• Information supplied:

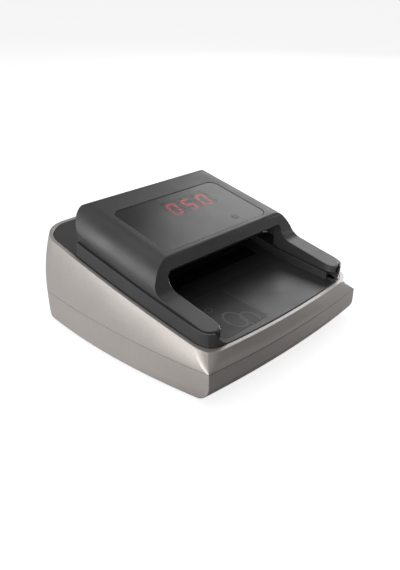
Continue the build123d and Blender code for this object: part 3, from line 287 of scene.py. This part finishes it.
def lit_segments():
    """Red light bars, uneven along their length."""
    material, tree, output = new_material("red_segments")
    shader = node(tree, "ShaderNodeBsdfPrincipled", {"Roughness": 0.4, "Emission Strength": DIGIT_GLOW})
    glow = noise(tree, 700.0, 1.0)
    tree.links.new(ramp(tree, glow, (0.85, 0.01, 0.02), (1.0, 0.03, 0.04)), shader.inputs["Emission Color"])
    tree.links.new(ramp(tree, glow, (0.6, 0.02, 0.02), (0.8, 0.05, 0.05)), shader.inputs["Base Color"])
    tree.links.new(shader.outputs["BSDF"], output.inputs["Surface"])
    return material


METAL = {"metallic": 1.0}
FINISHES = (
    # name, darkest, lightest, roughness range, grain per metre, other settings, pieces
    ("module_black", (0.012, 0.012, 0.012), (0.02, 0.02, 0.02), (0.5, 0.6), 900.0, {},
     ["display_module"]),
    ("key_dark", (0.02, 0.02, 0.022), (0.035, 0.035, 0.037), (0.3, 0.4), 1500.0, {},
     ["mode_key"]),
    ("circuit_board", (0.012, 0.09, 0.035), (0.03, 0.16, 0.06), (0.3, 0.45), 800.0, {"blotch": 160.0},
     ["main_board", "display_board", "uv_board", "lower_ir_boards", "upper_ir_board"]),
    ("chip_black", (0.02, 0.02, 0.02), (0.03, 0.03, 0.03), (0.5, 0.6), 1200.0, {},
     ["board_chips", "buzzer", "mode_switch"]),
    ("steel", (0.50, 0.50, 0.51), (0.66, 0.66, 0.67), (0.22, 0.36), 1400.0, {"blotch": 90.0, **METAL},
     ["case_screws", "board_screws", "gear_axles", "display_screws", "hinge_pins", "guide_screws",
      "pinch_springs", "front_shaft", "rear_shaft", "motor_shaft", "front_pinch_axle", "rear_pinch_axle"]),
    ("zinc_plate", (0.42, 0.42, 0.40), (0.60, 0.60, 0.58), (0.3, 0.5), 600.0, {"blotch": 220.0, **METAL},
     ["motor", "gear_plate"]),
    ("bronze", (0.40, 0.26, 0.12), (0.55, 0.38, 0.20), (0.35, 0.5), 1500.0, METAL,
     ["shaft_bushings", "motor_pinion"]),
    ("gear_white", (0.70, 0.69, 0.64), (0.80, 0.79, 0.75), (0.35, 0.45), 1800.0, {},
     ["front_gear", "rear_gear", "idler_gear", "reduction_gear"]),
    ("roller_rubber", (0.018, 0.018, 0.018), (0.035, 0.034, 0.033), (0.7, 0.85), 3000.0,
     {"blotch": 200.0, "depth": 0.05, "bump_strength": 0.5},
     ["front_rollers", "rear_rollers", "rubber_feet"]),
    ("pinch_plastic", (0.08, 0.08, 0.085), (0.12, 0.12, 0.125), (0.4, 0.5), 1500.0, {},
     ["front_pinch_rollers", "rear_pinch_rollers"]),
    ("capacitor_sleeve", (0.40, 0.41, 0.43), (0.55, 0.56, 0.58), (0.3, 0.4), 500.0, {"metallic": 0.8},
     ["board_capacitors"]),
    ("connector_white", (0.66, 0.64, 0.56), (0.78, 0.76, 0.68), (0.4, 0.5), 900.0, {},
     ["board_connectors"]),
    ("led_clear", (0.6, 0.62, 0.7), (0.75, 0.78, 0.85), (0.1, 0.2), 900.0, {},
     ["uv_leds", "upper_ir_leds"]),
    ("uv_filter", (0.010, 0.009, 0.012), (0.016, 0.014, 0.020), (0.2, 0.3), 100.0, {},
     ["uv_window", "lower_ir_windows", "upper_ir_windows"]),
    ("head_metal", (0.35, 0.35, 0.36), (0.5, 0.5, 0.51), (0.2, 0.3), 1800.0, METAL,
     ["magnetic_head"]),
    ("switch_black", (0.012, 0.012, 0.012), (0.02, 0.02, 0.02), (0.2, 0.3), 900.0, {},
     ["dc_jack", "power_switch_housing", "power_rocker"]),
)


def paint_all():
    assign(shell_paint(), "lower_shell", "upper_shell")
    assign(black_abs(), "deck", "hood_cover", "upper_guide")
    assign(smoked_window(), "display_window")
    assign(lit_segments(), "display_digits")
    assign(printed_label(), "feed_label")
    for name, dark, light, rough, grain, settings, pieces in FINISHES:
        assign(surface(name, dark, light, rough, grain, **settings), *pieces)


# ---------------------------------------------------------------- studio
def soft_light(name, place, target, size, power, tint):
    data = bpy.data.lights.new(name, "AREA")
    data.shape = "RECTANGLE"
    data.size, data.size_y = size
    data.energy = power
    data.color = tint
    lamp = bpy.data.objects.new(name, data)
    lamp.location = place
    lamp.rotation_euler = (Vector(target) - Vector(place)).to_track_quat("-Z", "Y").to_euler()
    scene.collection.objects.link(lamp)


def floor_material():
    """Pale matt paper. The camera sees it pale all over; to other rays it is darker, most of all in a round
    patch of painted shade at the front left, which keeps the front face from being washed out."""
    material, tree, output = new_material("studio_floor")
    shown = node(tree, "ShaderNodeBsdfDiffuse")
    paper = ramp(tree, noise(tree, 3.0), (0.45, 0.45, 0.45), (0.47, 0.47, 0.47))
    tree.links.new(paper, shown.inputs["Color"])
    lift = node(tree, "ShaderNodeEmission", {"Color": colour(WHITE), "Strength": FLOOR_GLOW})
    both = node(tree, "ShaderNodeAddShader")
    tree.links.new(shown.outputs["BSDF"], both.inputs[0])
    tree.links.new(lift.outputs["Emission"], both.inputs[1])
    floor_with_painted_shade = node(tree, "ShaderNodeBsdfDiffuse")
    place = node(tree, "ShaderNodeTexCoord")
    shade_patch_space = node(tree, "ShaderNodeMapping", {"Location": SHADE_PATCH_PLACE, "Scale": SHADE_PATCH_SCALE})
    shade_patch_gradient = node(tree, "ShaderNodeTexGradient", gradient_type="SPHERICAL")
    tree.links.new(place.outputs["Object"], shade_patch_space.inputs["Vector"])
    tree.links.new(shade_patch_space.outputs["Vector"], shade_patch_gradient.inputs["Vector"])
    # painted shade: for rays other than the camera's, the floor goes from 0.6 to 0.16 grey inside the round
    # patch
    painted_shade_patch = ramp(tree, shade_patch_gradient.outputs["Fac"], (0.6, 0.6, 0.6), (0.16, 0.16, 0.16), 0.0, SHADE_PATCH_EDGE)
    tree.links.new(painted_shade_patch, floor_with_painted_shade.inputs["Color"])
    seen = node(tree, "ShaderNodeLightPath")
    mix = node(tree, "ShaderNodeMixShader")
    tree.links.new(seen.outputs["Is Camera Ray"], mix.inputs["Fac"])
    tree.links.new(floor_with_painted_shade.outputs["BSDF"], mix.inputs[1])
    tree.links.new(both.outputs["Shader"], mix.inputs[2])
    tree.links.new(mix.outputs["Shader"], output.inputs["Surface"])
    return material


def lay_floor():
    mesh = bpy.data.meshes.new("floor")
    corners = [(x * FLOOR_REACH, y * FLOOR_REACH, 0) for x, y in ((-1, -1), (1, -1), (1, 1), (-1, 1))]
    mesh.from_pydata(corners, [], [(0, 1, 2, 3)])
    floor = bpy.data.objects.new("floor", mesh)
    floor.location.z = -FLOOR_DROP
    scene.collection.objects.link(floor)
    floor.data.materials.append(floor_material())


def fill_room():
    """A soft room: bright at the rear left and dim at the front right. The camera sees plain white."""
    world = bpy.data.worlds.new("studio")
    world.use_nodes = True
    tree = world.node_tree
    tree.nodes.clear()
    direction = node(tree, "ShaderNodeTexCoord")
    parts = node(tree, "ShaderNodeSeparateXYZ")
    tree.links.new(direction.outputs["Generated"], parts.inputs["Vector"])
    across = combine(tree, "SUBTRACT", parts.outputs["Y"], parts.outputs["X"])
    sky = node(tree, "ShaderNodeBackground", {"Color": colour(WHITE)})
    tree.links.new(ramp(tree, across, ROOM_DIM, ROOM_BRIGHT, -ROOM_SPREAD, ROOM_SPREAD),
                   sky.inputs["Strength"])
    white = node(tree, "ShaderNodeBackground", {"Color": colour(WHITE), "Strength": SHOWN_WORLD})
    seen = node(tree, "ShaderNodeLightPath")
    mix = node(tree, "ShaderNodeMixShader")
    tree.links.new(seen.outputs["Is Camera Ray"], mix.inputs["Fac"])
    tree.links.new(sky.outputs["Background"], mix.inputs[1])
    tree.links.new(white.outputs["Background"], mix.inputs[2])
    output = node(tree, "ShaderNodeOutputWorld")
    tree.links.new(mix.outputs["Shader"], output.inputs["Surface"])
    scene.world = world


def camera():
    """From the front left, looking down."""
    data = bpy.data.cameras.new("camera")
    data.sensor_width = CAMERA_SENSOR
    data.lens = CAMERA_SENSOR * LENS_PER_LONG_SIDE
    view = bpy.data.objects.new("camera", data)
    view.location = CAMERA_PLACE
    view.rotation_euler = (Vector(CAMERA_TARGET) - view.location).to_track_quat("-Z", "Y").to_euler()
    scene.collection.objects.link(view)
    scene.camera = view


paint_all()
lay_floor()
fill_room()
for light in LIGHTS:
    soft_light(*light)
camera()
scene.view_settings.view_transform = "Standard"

• Work instructions: Find the lines of the material that hold the word "scene" and report their count alone.

• Response: 7